Until the early 2000s, it was thought that Australia's terms of trade were in a slow but long-term decline. The thinking was that economies would increasingly value high technology, while the steady improvement in economies of scale in the resources sector would bring a reduction in costs.

Instead, the China boom has elevated Australia close to the top of world rankings of living standards. It costs the big miners less than US$20 a tonne to dig up the iron ore that they have lately been selling to China for US$125. It can be argued that Australia's investment in nuclear submarines is being financed by China.

There's data for Australia's terms of trade going back 150 years, and historically, booms have always been followed by busts. The danger for Australia and its plan to acquire nuclear submarines is that the premium for Australia's exports disappears.

A global recession would do it, but so too would a move by China to a slower, less infrastructure-intensive growth path. Without the China premium on our exports, a budget deficit of two per cent of GDP could blow out to three or four times that.
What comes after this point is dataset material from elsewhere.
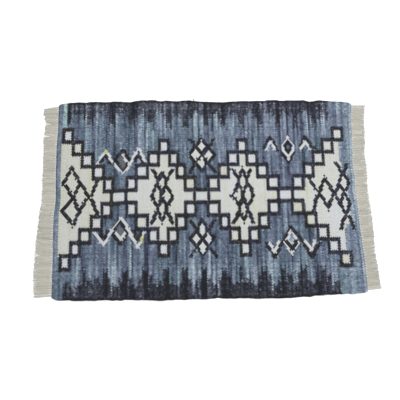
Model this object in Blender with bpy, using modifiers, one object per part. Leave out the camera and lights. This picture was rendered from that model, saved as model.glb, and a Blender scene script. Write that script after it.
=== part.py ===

With credit-rating downgrades, there would be pressure from global financial markets for the government to slash spending wherever it could, including defence.

The alternative would be to raise taxes. Among advanced nations, Australia is one of the lowest taxing countries; only the US, South Korea, and Switzerland raise less as a share of GDP. Australia's taxes raise 27 per cent of GDP, compared to an advanced nation average of 32 per cent and France at 45 per cent.

Defence is not the only sector requiring more federal funding, with ever-increasing demands for social spending, industry support, and infrastructure. The time to be raising taxes to strengthen the budget is before a crisis strikes—preferably now.